Le drapeau vert et blanc est hissé sur la mosquée du Clos Salembier aux environs duquel éclatent deux nouveaux incendies. L’armée ouvre le feu sur la place du Gouvernement, faisant plusieurs morts.
Seddik Bahloul a d’ailleurs été touché par l’une des rafales : «J’ai participé à l’action comme mes compatriotes en criant ‘’Vive le FLN’’, ‘’Algérie musulmane’’, ‘’Vive l’indépendance’’, en déployant l’emblème national, défiant les forces coloniales.»
Ce dernier dit avoir été poursuivi par une jeep de paras équipée d’un FM, de la rue Albin Rozet jusqu’à la rue Mont Fleury ou il est rejoint. «Une première rafale me touche aux jambes et me fait tomber. Un para en profite pour m’assener des coups de godasse.
Un autre m’enlève le drapeau que je tiens fortement serré entre mes mains. Une rafale me laisse pour mort, gisant dans une mare de sang. Je suis évacué par un ambulancier vers Kouba», ajoute-t-il. Dans de nombreux quartier, les Européens quittent leurs habitations. 15h30. Des Européens tirent sur des Algériens qui défilent à Bab El Oued ou les paras et les chars s’installent. 17h.

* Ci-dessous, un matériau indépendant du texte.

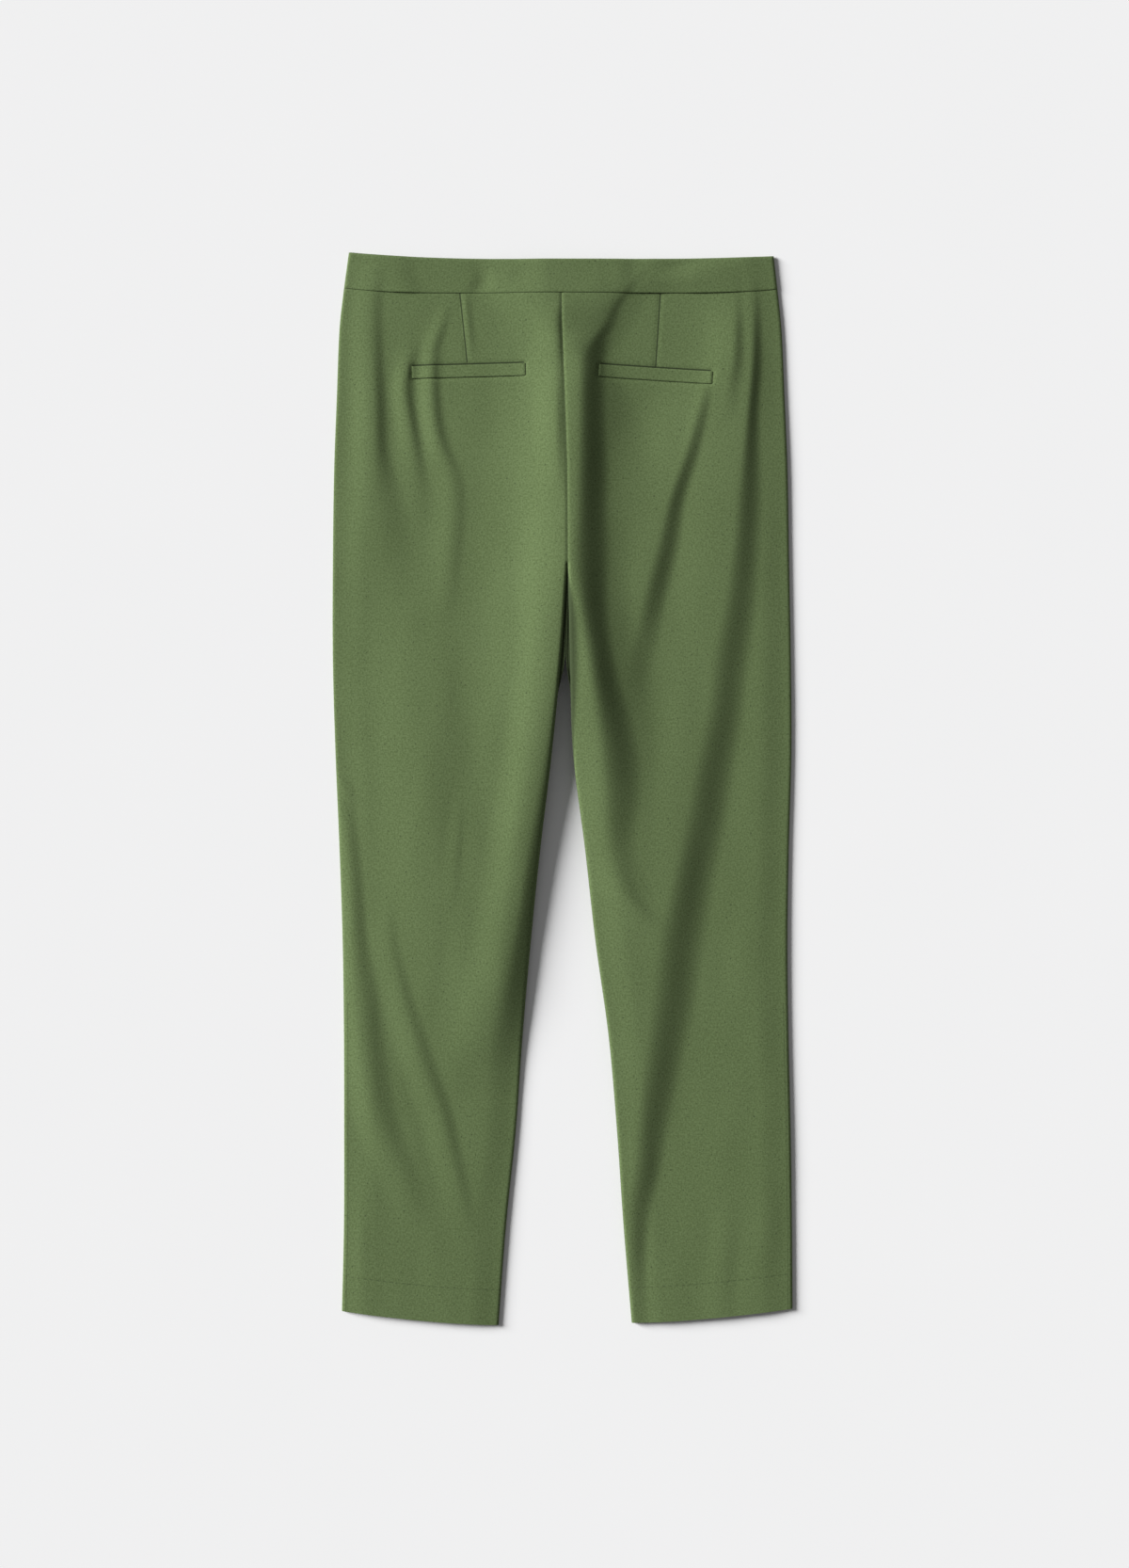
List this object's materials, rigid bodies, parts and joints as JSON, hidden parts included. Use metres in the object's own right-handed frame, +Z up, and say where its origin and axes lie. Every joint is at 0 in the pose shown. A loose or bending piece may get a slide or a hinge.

Les paras venant du haut de Belcourt défilent avec sur leurs camions les drapeaux algériens qu’ils ont arrachés aux barricades des musulmans. Ils empruntent la rue de Lyon ou les Européens enhardis les applaudissent et font entendre : «Algérie française !», «Défendez-nous !», «Sauvez l’Algérie». 18h15.
La situation s’apaise progressivement dans l’ensemble de l’agglomération algéroise. Une certaine agitation subsiste à Belcourt. Le couvre-feu entre en vigueur dès 20h.